Why Do Wolves Howl? Ferocious Hunters Are Extremely Social Animals With Complex Emotions, Scientists Reveal Secrets to Their Mournful Songs

Skilled and ferocious hunters though they are, wolves, with their strict social hierarchies, have intense and complex relationships with one another, and the reason why they howl may have more to do with emotion than previously thought, NBC News reports, and their songs may sound mournful for a reason.

Researchers observed nine timber wolves living at Austria's Wolf Science Center in an attempt to understand what motivates their famous howls. Friederike Range, an animal behavior researcher at the University of Veterinary Medicine in Vienna and her colleagues took turns separating the wolves from their packs. They then recorded the length and number of howls that accompanied each wolf's exit from the group.

"What exactly their motivation is, we will never know," Range told NBC News, though she emphasized that "there is an emotional response in there, for sure."

When the wolves were separated from their packs, taken for 20 minute walks by the researchers, their pack members began to howl within seconds. However, not all wolves were howled for equally. If a wolf taken for a walk was a pack leader, he or she received many more howls, and if the departed wolf had a special friend in the group, their friend's songs would last for much longer.

What motivates such behavior in wolves?

David Mech, an adjunct professor at the University of Minnesota who has been studying wolves since the late 1950s, compared the howls of wolves to "children calling for their parents when the parents leave" in an email to NBC News. Although Mech was not involved in the latest study, his experience with wolves has led him to believe that howling is more than simply a form of communication, but of conscious strategy as well.
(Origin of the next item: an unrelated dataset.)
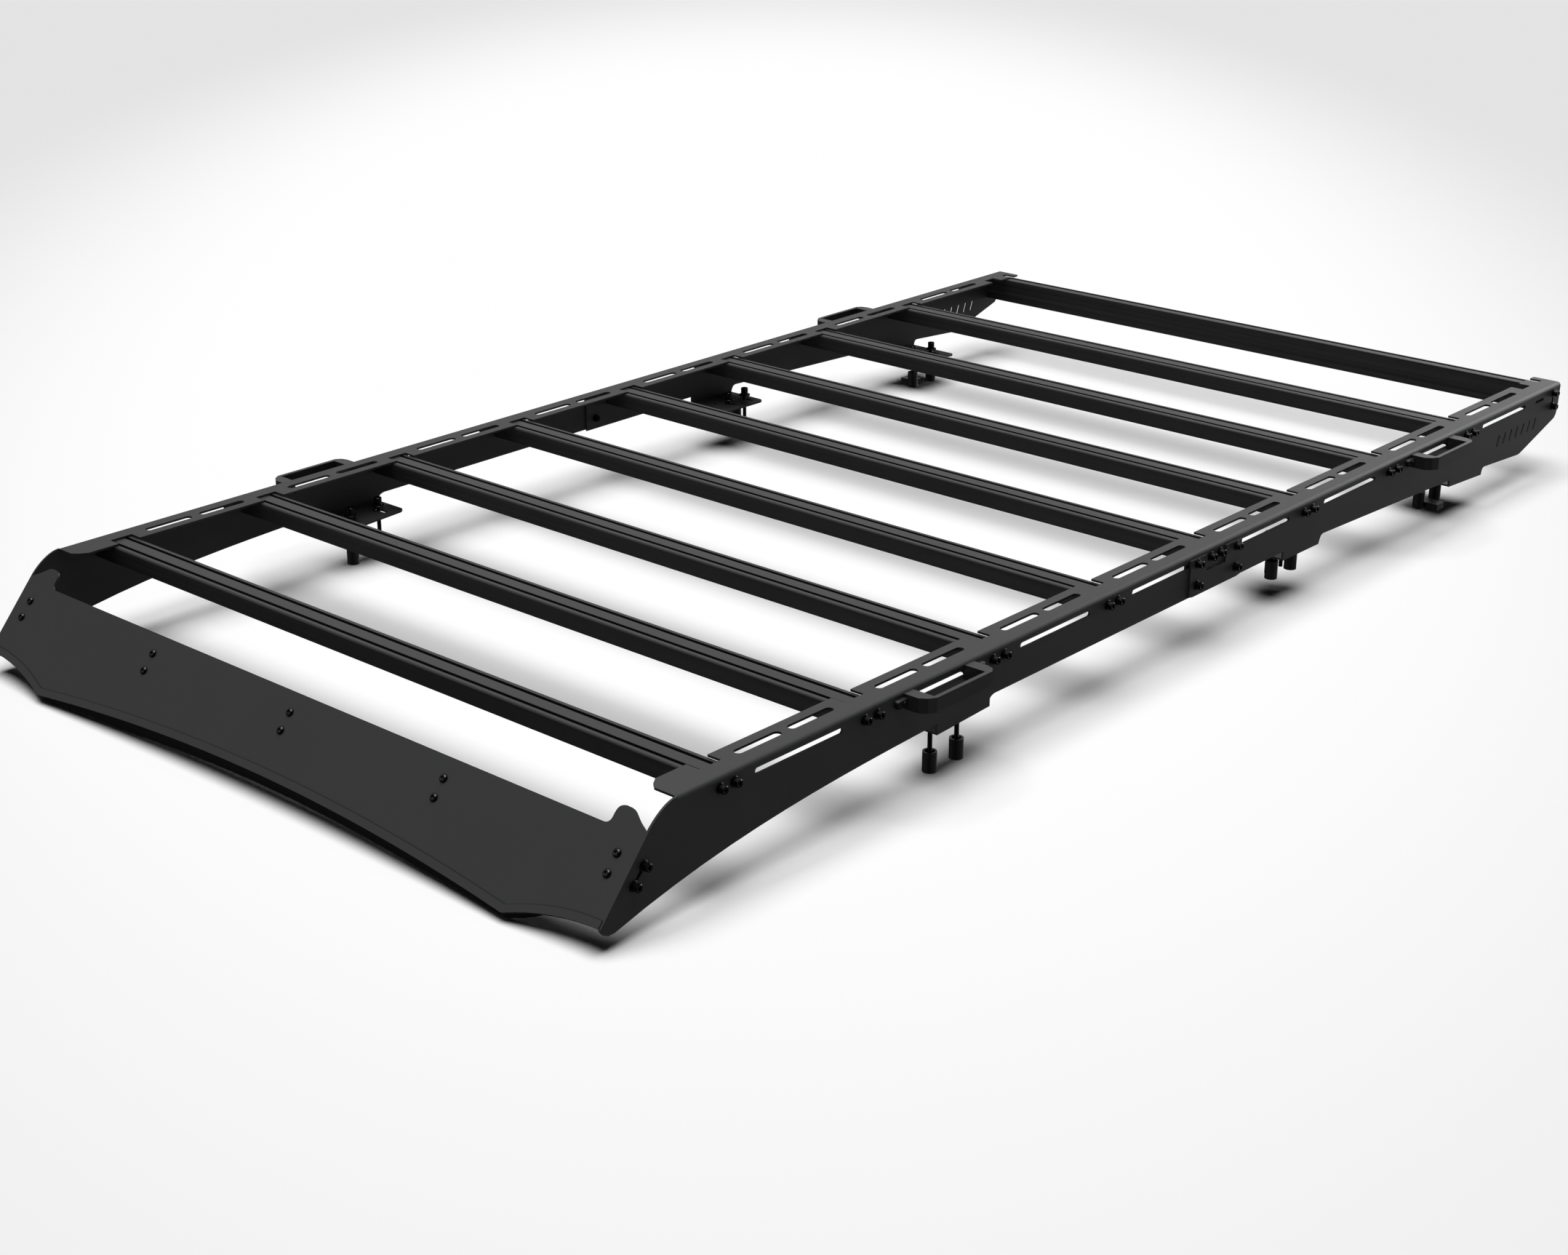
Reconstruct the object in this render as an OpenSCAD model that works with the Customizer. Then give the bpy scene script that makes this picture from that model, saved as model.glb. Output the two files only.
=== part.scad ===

In his 1966 book "The Wolves of Isle Royale," Mech described witnessing the phenomenon first-hand when a pack of 15 wild wolves had been separated from one another after a hunt.

"After howling, the pack was then able to assemble again," Mech said, and indeed, the newest study on wolf howling, published in the journal Current Biology, provides further evidence that wolves use howling to help each other regroup, and like Mech, the researchers strongly suspect the length and number of songs wolves use are emotionally motivated.

The new research further illustrates that wolves are not purely driven by instinct, and have some level of voluntary control over their howling behavior.